Career: Travel Agent
Travel agents help their clients figure out how to get the best value out of their travel budgets. The agent does the legwork for his client, from making all the necessary airline, car rental, and hotel reservations to finding out about visa requirements or scouting weather forecasts. The travel agent is largely a salesperson, and so he must be familiar with his products and services. Once the customer settles on her travel plans, the agent makes all the arrangements using various computer sources, particularly the SABRE computer network. The agent then explains practical matters such as customs and currency exchange to the traveler and offers her advice on things like sightseeing and wardrobe. There is no margin for error in this career, since mistakes can leave clients stranded and frightened. This means the agent must always confirm every reservation. The need to repeat these tedious activities is the downside travel agents cite most often. Travel agents spend most of their time at their desks, and the majority of these hours are spent dealing with clients, whether in person or over the phone. The travel agency’s hours accommodate its clientele, so most agents work more than forty hours per week in a variety of shifts. Extensive travel at deep discounts is often cited as the biggest perk in this field. Many agents also spend time as tour guides in order to become familiar with not just the well-traveled areas of the world but also “off the beaten path.”

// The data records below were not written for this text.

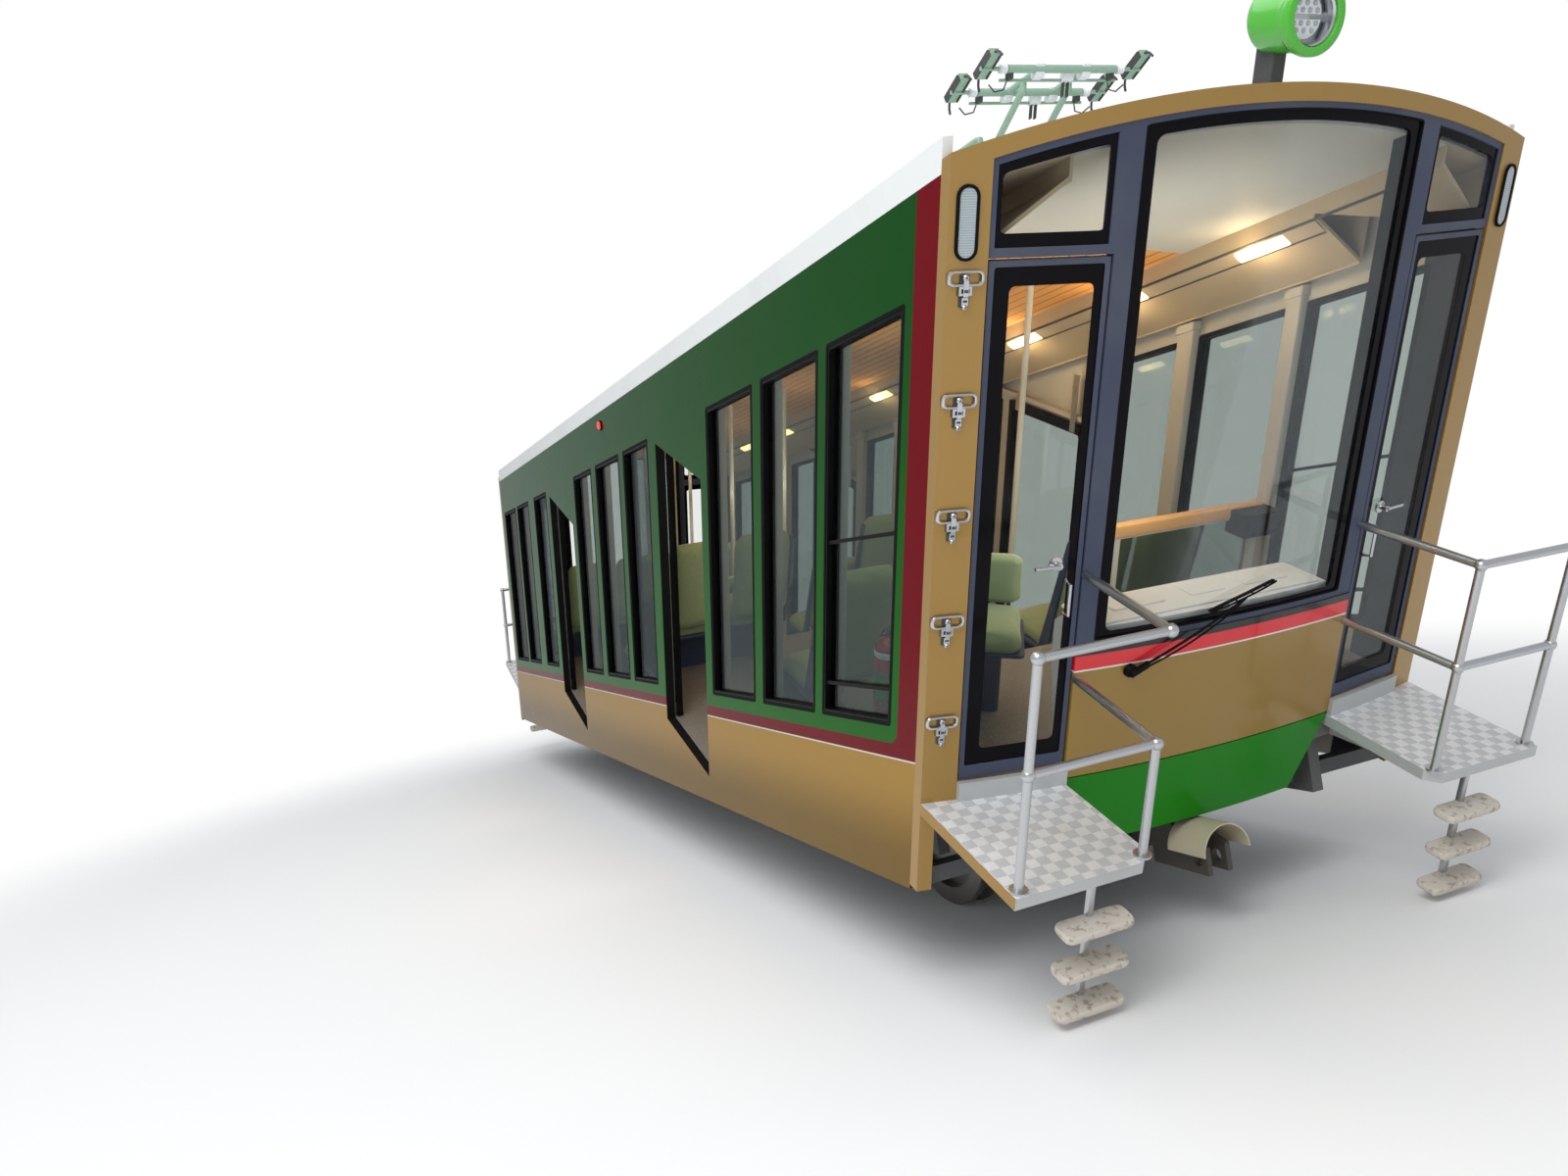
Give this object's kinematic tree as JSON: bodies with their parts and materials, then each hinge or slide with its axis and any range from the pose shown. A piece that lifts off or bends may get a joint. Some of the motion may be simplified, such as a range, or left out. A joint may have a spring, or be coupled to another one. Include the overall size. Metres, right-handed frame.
{
  "type": "funicular car",
  "caption": "Slanted rope-hauled railcar with a stepped cabin, bowed glazed ends, end decks with handrails, sliding side doors and a roof collector.",
  "frame": {"origin": "on the plane that the wheels stand on, midway between the axles and on the car's centre line", "axes": "+X uphill along the rails, +Y to the side away from the platform, +Z square to the rails; on the line +X climbs at 22.1 degrees, and the body's own upright leans from +Z towards +X by that angle"},
  "size_m": [11.5783, 2.648, 3.8245],
  "materials": {
    "roof_paint": "satin",
    "body_green": "gloss",
    "gold_paint": "satin metallic",
    "slate_paint": "satin",
    "skirt_green": "gloss",
    "apron_gold": "gloss",
    "lamp_green": "gloss",
    "underframe_grey": "satin",
    "cover_beige": "satin",
    "side_window": "tinted",
    "end_window": "clear",
    "deck_steel": "chequered",
    "rail_steel": "satin",
    "tread_steel": "weathered",
    "wheel_steel": "machined tread",
    "box_iron": "painted",
    "floor_cover": "matt",
    "ceiling_wood": "varnished slats",
    "lamp_diffuser": "lit diffuser",
    "marker_lens": "lens",
    "seat_fabric": "woven",
    "desk_white": "satin",
    "screen_wood": "varnished",
    "pole_beige": "satin",
    "red_paint": "gloss",
    "wiper_black": "matt",
    "collector_metal": "satin"
  },
  "bodies": {
    "car": {"underframe": "underframe_grey", "axle_boxes": "box_iron", "draw_gear": "box_iron", "rail_brake": "box_iron", "rope_cover": "cover_beige", "equipment_box": "underframe_grey", "floor": "floor_cover", "roof": "roof_paint", "ceiling": "ceiling_wood", "cabin_lamps": "lamp_diffuser", "seats": "seat_fabric", "attendant_seat": "seat_fabric", "partition": "screen_wood", "partition_glass": "end_window", "desks": "desk_white", "grab_poles": "pole_beige", "extinguisher": "red_paint", "headlamps": "lamp_green", "marker_lamps": "marker_lens", "draw_latches": "rail_steel", "wipers": "wiper_black", "deck_ladders": "tread_steel", "collector_base": "collector_metal", "side_wall_station": "body_green", "side_glass_station": "side_window", "side_wall_far": "body_green", "side_glass_far": "side_window", "end_ring_uphill": "gold_paint", "end_frame_uphill": "slate_paint", "apron_uphill": "apron_gold", "skirt_uphill": "skirt_green", "end_glass_uphill": "end_window", "decks_uphill": "deck_steel", "deck_rails_uphill": "rail_steel", "end_ring_downhill": "gold_paint", "end_frame_downhill": "slate_paint", "apron_downhill": "apron_gold", "skirt_downhill": "skirt_green", "end_glass_downhill": "end_window", "decks_downhill": "deck_steel", "deck_rails_downhill": "rail_steel"},
    "wheelset_uphill": {"wheelset_uphill": "wheel_steel"},
    "wheelset_downhill": {"wheelset_downhill": "wheel_steel"},
    "collector_arm": {"collector_arm": "collector_metal"},
    "end_door_uphill_left": {"end_door_uphill_left": "slate_paint"},
    "end_door_uphill_right": {"end_door_uphill_right": "slate_paint"},
    "end_door_downhill_left": {"end_door_downhill_left": "slate_paint"},
    "end_door_downhill_right": {"end_door_downhill_right": "slate_paint"},
    "side_door_station_upper": {"side_door_station_upper": "body_green"},
    "side_door_station_lower": {"side_door_station_lower": "body_green"},
    "side_door_far_upper": {"side_door_far_upper": "body_green"},
    "side_door_far_lower": {"side_door_far_lower": "body_green"}
  },
  "joints": [
    {"name": "axle_spin_uphill", "type": "hinge", "parent": "car", "child": "wheelset_uphill", "pos_m": [3.125, 0, 0.422], "axis": [0, 1, 0], "continuous": true},
    {"name": "axle_spin_downhill", "type": "hinge", "parent": "car", "child": "wheelset_downhill", "pos_m": [-3.125, 0, 0.422], "axis": [0, 1, 0], "continuous": true},
    {"name": "end_door_swing_uphill_left", "type": "hinge", "parent": "car", "child": "end_door_uphill_left", "pos_m": [4.73373, -1.14429, 1.81563], "axis": [0.3762, 0, 0.9265], "range_deg": [0, 80]},
    {"name": "end_door_swing_uphill_right", "type": "hinge", "parent": "car", "child": "end_door_uphill_right", "pos_m": [4.73373, 1.14429, 1.81563], "axis": [0.3762, 0, 0.9265], "range_deg": [-80, 0]},
    {"name": "end_door_swing_downhill_left", "type": "hinge", "parent": "car", "child": "end_door_downhill_left", "pos_m": [-4.58129, 1.14429, 1.80143], "axis": [0.3762, 0, 0.9265], "range_deg": [0, 80]},
    {"name": "end_door_swing_downhill_right", "type": "hinge", "parent": "car", "child": "end_door_downhill_right", "pos_m": [-4.58129, -1.14429, 1.80143], "axis": [0.3762, 0, 0.9265], "range_deg": [-80, 0]},
    {"name": "side_door_slide_station_upper", "type": "slide", "parent": "car", "child": "side_door_station_upper", "axis": [0.9265, 0, -0.3762], "range_m": [0, 0.79]},
    {"name": "side_door_slide_station_lower", "type": "slide", "parent": "car", "child": "side_door_station_lower", "axis": [0.9265, 0, -0.3762], "range_m": [0, 0.79]},
    {"name": "side_door_slide_far_upper", "type": "slide", "parent": "car", "child": "side_door_far_upper", "axis": [0.9265, 0, -0.3762], "range_m": [-0.79, 0]},
    {"name": "side_door_slide_far_lower", "type": "slide", "parent": "car", "child": "side_door_far_lower", "axis": [0.9265, 0, -0.3762], "range_m": [-0.79, 0]},
    {"name": "collector_swing", "type": "hinge", "parent": "car", "child": "collector_arm", "pos_m": [3.23807, 0, 3.30302], "axis": [0, 1, 0], "range_deg": [-20, 12]}
  ]
}
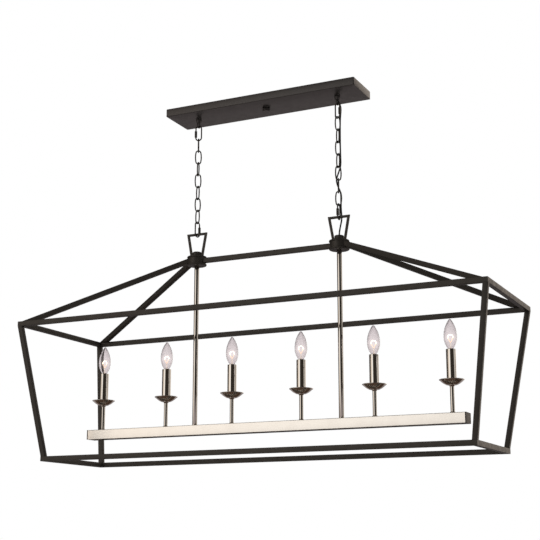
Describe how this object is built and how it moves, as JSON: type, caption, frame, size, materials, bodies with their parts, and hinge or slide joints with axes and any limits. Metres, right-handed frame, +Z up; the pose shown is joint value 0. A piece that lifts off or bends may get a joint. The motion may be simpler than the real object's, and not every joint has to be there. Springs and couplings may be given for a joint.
{
  "type": "linear island pendant",
  "caption": "Linear pendant light: a canopy and chains carry an open tapered cage of square tube round a bar of candle lights.",
  "frame": {"origin": "on the ceiling plane, at the middle of the mounting strap's two slots", "axes": "+X along the cage to the right, +Y to the rear, +Z up into the ceiling"},
  "size_m": [1.27, 0.388, 0.944],
  "materials": {
    "dark_bronze": "satin dark bronze",
    "polished_nickel": "polished nickel",
    "zinc_steel": "zinc plated",
    "green_screw": "green plated",
    "cord_black": "matt black",
    "socket_plastic": "matt black",
    "wire_white": "matt white",
    "bulb_glass": "clear",
    "bulb_shell": "plain"
  },
  "bodies": {
    "canopy": {"mounting_strap": "zinc_steel", "canopy_stud": "zinc_steel", "ground_screw": "green_screw", "canopy_pan": "dark_bronze", "canopy_lock_nuts": "zinc_steel", "chain_loop_left": "dark_bronze", "chain_loop_right": "dark_bronze", "supply_cord": "cord_black"},
    "knob": {"canopy_knob": "dark_bronze"},
    "top_link_right": {"top_link_right": "dark_bronze"},
    "top_nut_right": {"top_link_nut_right": "dark_bronze"},
    "chain_right": {"chain_right": "dark_bronze"},
    "bottom_link_right": {"bottom_link_right": "dark_bronze"},
    "bottom_nut_right": {"bottom_link_nut_right": "dark_bronze"},
    "top_link_left": {"top_link_left": "dark_bronze"},
    "top_nut_left": {"top_link_nut_left": "dark_bronze"},
    "chain_left": {"chain_left": "dark_bronze"},
    "bottom_link_left": {"bottom_link_left": "dark_bronze"},
    "bottom_nut_left": {"bottom_link_nut_left": "dark_bronze"},
    "cage": {"hanger_loop_left": "dark_bronze", "hanger_loop_right": "dark_bronze", "hub_left": "dark_bronze", "hub_right": "dark_bronze", "hub_collar_left": "dark_bronze", "hub_collar_right": "dark_bronze", "ridge_bar": "dark_bronze", "hip_bars": "dark_bronze", "upper_rail_front": "dark_bronze", "upper_rail_rear": "dark_bronze", "upper_rail_left": "dark_bronze", "upper_rail_right": "dark_bronze", "lower_rail_front": "dark_bronze", "lower_rail_rear": "dark_bronze", "lower_rail_left": "dark_bronze", "lower_rail_right": "dark_bronze", "corner_posts": "dark_bronze", "rod_left": "polished_nickel", "rod_right": "polished_nickel", "light_bar": "polished_nickel", "bar_end_caps": "dark_bronze", "bar_cover": "dark_bronze", "cover_screws": "zinc_steel", "bar_lock_nuts": "zinc_steel", "candle_stems": "polished_nickel", "bobeches": "polished_nickel", "candle_sockets": "socket_plastic", "candle_sleeves": "polished_nickel", "bar_wiring": "wire_white"},
    "bulb_1": {"bulb_glass_1": "bulb_glass", "bulb_base_1": "bulb_shell"},
    "bulb_2": {"bulb_glass_2": "bulb_glass", "bulb_base_2": "bulb_shell"},
    "bulb_3": {"bulb_glass_3": "bulb_glass", "bulb_base_3": "bulb_shell"},
    "bulb_4": {"bulb_glass_4": "bulb_glass", "bulb_base_4": "bulb_shell"},
    "bulb_5": {"bulb_glass_5": "bulb_glass", "bulb_base_5": "bulb_shell"},
    "bulb_6": {"bulb_glass_6": "bulb_glass", "bulb_base_6": "bulb_shell"}
  },
  "joints": [
    {"name": "knob_turn", "type": "hinge", "parent": "canopy", "child": "knob", "pos_m": [0, 0, -0.0255], "axis": [0, 0, 1], "continuous": true},
    {"name": "swing", "type": "hinge", "parent": "canopy", "child": "top_link_right", "pos_m": [0.2047, 0, -0.0399], "axis": [1, 0, 0], "range_deg": [-20, 20], "deforming": ["supply_cord"]},
    {"name": "sway", "type": "hinge", "parent": "top_link_right", "child": "chain_right", "pos_m": [0.2047, 0, -0.0769], "axis": [0, 1, 0], "range_deg": [-12, 12], "deforming": ["supply_cord"]},
    {"name": "level_right", "type": "hinge", "parent": "chain_right", "child": "bottom_link_right", "pos_m": [0.2047, 0, -0.3113], "axis": [0, 1, 0], "range_deg": [-12, 12], "deforming": ["supply_cord"]},
    {"name": "tilt", "type": "hinge", "parent": "bottom_link_right", "child": "cage", "pos_m": [0.2047, 0, -0.346], "axis": [1, 0, 0], "range_deg": [-15, 15], "deforming": ["supply_cord"]},
    {"name": "swing_left", "type": "hinge", "parent": "canopy", "child": "top_link_left", "pos_m": [-0.2047, 0, -0.0399], "axis": [1, 0, 0], "range_deg": [-20, 20]},
    {"name": "sway_left", "type": "hinge", "parent": "top_link_left", "child": "chain_left", "pos_m": [-0.2047, 0, -0.0769], "axis": [0, 1, 0], "range_deg": [-12, 12]},
    {"name": "level_left", "type": "hinge", "parent": "chain_left", "child": "bottom_link_left", "pos_m": [-0.2047, 0, -0.3113], "axis": [0, 1, 0], "range_deg": [-12, 12]},
    {"name": "top_nut_left_turn", "type": "hinge", "parent": "top_link_left", "child": "top_nut_left", "pos_m": [-0.21243, -0.00164, -0.0627], "axis": [0, 0, 1], "continuous": true},
    {"name": "bottom_nut_left_turn", "type": "hinge", "parent": "bottom_link_left", "child": "bottom_nut_left", "pos_m": [-0.2026, 0.00762, -0.3341], "axis": [0, 0, 1], "continuous": true},
    {"name": "top_nut_right_turn", "type": "hinge", "parent": "top_link_right", "child": "top_nut_right", "pos_m": [0.21192, -0.00321, -0.0627], "axis": [0, 0, 1], "continuous": true},
    {"name": "bottom_nut_right_turn", "type": "hinge", "parent": "bottom_link_right", "child": "bottom_nut_right", "pos_m": [0.20478, -0.0079, -0.3341], "axis": [0, 0, 1], "continuous": true},
    {"name": "bulb_1_out", "type": "slide", "parent": "cage", "child": "bulb_1", "axis": [0, 0, 1], "range_m": [0, 0.03]},
    {"name": "bulb_2_out", "type": "slide", "parent": "cage", "child": "bulb_2", "axis": [0, 0, 1], "range_m": [0, 0.03]},
    {"name": "bulb_3_out", "type": "slide", "parent": "cage", "child": "bulb_3", "axis": [0, 0, 1], "range_m": [0, 0.03]},
    {"name": "bulb_4_out", "type": "slide", "parent": "cage", "child": "bulb_4", "axis": [0, 0, 1], "range_m": [0, 0.03]},
    {"name": "bulb_5_out", "type": "slide", "parent": "cage", "child": "bulb_5", "axis": [0, 0, 1], "range_m": [0, 0.03]},
    {"name": "bulb_6_out", "type": "slide", "parent": "cage", "child": "bulb_6", "axis": [0, 0, 1], "range_m": [0, 0.03]}
  ],
  "couplings": [
    {"joint": "level_right", "follows": "sway", "ratio": -1},
    {"joint": "swing_left", "follows": "swing", "ratio": 1},
    {"joint": "sway_left", "follows": "sway", "ratio": 1},
    {"joint": "level_left", "follows": "sway", "ratio": -1}
  ]
}
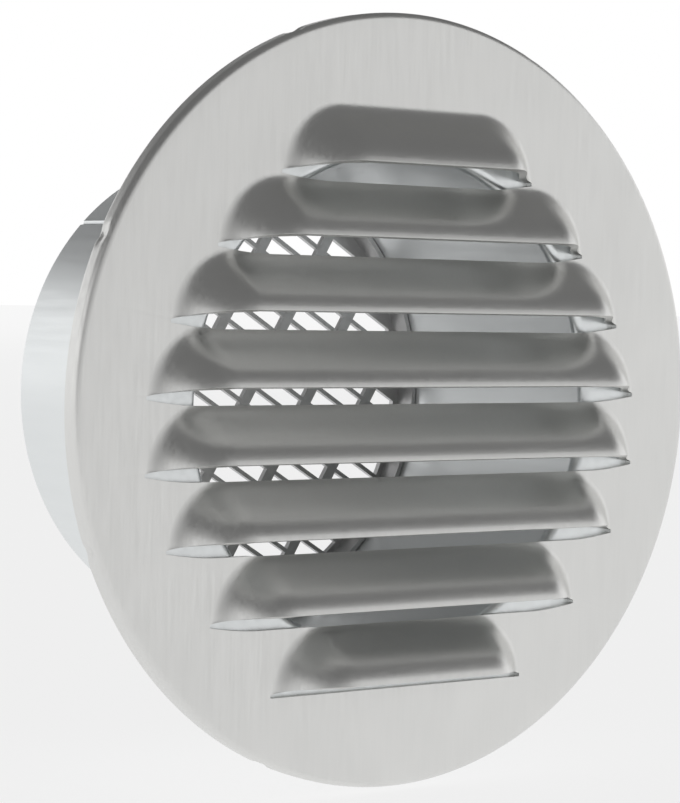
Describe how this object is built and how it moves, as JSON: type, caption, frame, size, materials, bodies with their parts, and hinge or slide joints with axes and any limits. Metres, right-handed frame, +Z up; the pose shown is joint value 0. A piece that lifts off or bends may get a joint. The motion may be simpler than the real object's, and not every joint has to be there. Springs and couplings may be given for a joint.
{
  "type": "round vent grille",
  "caption": "Round louvred wall vent: pressed face plate with hooded slots, flanged spigot collar behind and a slotted insect grid at its back end.",
  "frame": {"origin": "centre of the wall plane, which is the back of the face plate's turned-in edge, on the collar's axis", "axes": "+Y along the collar into the wall, the face looks to -Y, +Z up with the slots opening downwards, +X to the right as the face is looked at"},
  "size_m": [0.12, 0.0587, 0.12],
  "materials": {
    "face_sheet": "satin, faint upright grain",
    "collar_sheet": "smooth satin",
    "grid_sheet": "plain mill finish"
  },
  "bodies": {
    "root": {"face_plate": "face_sheet", "collar": "collar_sheet", "rear_grid": "grid_sheet"}
  },
  "joints": []
}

Many travel agencies require that their agents hold a liberal arts or business degree from a four-year college or university. No one major is preferred, but some companies require specific degrees reflecting the focus of the agency. Along these lines, some specialized and international agencies require their agents to be fluent in the language of the area they work with. Since client service is the largest part of the travel agent’s job, experience in other service occupations is a good idea. Potential travel agents must be able to work under the pressure of anxious customers; patience is a crucial quality. With foreign language skills and experience in service industries, a candidate stands a better chance of finding employment with the more competitive international agencies.
Even for those without a bachelor’s degree, the field is not restricted. Another option is completing a six- to eighteen-week travel course. This course offers the basic skills needed by a travel agent and is often the minimum requirement for agent status. Still others begin by working in a related field, such as at a ticket agency, and work their way up to a job as a travel agent. This route enables you to discover the perks and gain experience before making a commitment to the career. One agency owner says she is more likely to hire a well-traveled ticket agent than an unseasoned travel school graduate. Finally, many agents obtain the approval of agencies such as the Air Traffic Conference. All agents should be licensed by or registered with the state in which they practice.
There are a number of positions in the travel industry that do not require the training necessary for travel agents. Reservation, ticket, and car rental agents are responsible for providing these services to customers. There is often only a short on-the-job training period before these agents begin working. These jobs also offer discounts on travel services that make travel cheap and easy. Other travel fields require some specialized knowledge. For instance, an adventure travel guide must have extensive knowledge of the touring area and must be expert in an activity, such as hiking. Vacation and location tour guides need not have the physical skills of the adventure travel guide, but must have intimate knowledge of their area. Entertainment and cruise directors plan events for travel groups and often attend the event, which gives them immediate customer response and lets them enjoy the results of their efforts.